Exercise details
Copy out each line exactly as it appears.
+===+
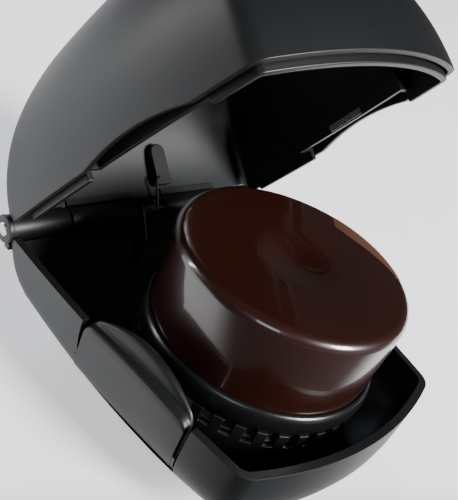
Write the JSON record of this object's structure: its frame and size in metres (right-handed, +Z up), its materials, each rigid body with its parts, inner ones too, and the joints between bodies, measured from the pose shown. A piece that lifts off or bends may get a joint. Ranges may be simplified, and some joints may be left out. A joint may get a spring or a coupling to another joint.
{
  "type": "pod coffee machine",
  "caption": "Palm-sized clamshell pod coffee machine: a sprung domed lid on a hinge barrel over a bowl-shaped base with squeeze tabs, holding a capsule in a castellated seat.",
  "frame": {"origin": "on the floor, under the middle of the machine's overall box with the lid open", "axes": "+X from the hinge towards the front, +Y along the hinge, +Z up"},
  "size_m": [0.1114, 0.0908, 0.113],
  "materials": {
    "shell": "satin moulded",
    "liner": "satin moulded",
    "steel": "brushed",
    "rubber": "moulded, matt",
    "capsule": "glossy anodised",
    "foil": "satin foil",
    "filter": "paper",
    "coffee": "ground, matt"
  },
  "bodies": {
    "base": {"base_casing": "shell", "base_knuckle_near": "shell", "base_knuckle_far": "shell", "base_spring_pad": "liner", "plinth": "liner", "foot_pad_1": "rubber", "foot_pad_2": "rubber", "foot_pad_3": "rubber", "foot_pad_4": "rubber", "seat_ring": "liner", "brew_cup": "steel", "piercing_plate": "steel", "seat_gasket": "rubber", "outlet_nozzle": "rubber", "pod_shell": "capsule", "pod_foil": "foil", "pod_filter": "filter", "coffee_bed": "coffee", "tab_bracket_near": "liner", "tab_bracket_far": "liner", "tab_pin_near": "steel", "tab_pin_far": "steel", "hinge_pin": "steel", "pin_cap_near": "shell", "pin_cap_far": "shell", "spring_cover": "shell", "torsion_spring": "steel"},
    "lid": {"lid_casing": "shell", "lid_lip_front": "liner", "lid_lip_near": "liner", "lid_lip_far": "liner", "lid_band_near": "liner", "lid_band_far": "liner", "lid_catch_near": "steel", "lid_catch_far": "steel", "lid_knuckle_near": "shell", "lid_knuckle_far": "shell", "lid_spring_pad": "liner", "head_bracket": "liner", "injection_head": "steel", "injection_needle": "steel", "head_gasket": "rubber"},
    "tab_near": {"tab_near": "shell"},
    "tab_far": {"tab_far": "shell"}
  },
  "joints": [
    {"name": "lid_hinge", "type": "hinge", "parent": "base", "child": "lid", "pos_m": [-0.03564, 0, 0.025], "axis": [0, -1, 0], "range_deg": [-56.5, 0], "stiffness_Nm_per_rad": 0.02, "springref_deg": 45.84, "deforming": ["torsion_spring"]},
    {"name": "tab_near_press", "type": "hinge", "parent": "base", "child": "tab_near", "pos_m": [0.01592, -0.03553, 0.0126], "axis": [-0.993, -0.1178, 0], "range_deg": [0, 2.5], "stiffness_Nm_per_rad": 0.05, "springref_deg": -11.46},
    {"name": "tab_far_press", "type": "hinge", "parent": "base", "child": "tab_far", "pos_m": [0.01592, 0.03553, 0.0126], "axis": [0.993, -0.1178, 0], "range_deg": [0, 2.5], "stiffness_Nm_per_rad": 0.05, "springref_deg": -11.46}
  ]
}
+===+
Finished exercise
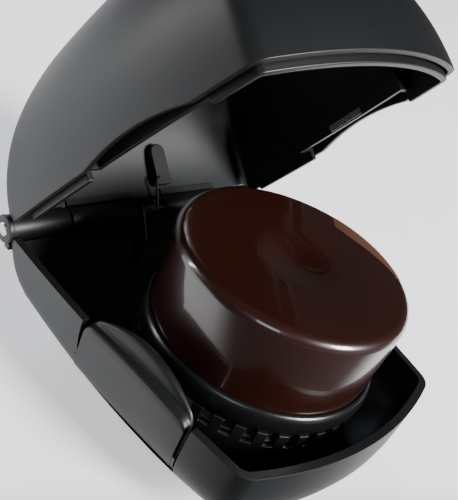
Write the JSON record of this object's structure: its frame and size in metres (right-handed, +Z up), its materials, each rigid body with its parts, inner ones too, and the joints between bodies, measured from the pose shown. A piece that lifts off or bends may get a joint. Ranges may be simplified, and some joints may be left out. A joint may get a spring or a coupling to another joint.
{
  "type": "pod coffee machine",
  "caption": "Palm-sized clamshell pod coffee machine: a sprung domed lid on a hinge barrel over a bowl-shaped base with squeeze tabs, holding a capsule in a castellated seat.",
  "frame": {"origin": "on the floor, under the middle of the machine's overall box with the lid open", "axes": "+X from the hinge towards the front, +Y along the hinge, +Z up"},
  "size_m": [0.1114, 0.0908, 0.113],
  "materials": {
    "shell": "satin moulded",
    "liner": "satin moulded",
    "steel": "brushed",
    "rubber": "moulded, matt",
    "capsule": "glossy anodised",
    "foil": "satin foil",
    "filter": "paper",
    "coffee": "ground, matt"
  },
  "bodies": {
    "base": {"base_casing": "shell", "base_knuckle_near": "shell", "base_knuckle_far": "shell", "base_spring_pad": "liner", "plinth": "liner", "foot_pad_1": "rubber", "foot_pad_2": "rubber", "foot_pad_3": "rubber", "foot_pad_4": "rubber", "seat_ring": "liner", "brew_cup": "steel", "piercing_plate": "steel", "seat_gasket": "rubber", "outlet_nozzle": "rubber", "pod_shell": "capsule", "pod_foil": "foil", "pod_filter": "filter", "coffee_bed": "coffee", "tab_bracket_near": "liner", "tab_bracket_far": "liner", "tab_pin_near": "steel", "tab_pin_far": "steel", "hinge_pin": "steel", "pin_cap_near": "shell", "pin_cap_far": "shell", "spring_cover": "shell", "torsion_spring": "steel"},
    "lid": {"lid_casing": "shell", "lid_lip_front": "liner", "lid_lip_near": "liner", "lid_lip_far": "liner", "lid_band_near": "liner", "lid_band_far": "liner", "lid_catch_near": "steel", "lid_catch_far": "steel", "lid_knuckle_near": "shell", "lid_knuckle_far": "shell", "lid_spring_pad": "liner", "head_bracket": "liner", "injection_head": "steel", "injection_needle": "steel", "head_gasket": "rubber"},
    "tab_near": {"tab_near": "shell"},
    "tab_far": {"tab_far": "shell"}
  },
  "joints": [
    {"name": "lid_hinge", "type": "hinge", "parent": "base", "child": "lid", "pos_m": [-0.03564, 0, 0.025], "axis": [0, -1, 0], "range_deg": [-56.5, 0], "stiffness_Nm_per_rad": 0.02, "springref_deg": 45.84, "deforming": ["torsion_spring"]},
    {"name": "tab_near_press", "type": "hinge", "parent": "base", "child": "tab_near", "pos_m": [0.01592, -0.03553, 0.0126], "axis": [-0.993, -0.1178, 0], "range_deg": [0, 2.5], "stiffness_Nm_per_rad": 0.05, "springref_deg": -11.46},
    {"name": "tab_far_press", "type": "hinge", "parent": "base", "child": "tab_far", "pos_m": [0.01592, 0.03553, 0.0126], "axis": [0.993, -0.1178, 0], "range_deg": [0, 2.5], "stiffness_Nm_per_rad": 0.05, "springref_deg": -11.46}
  ]
}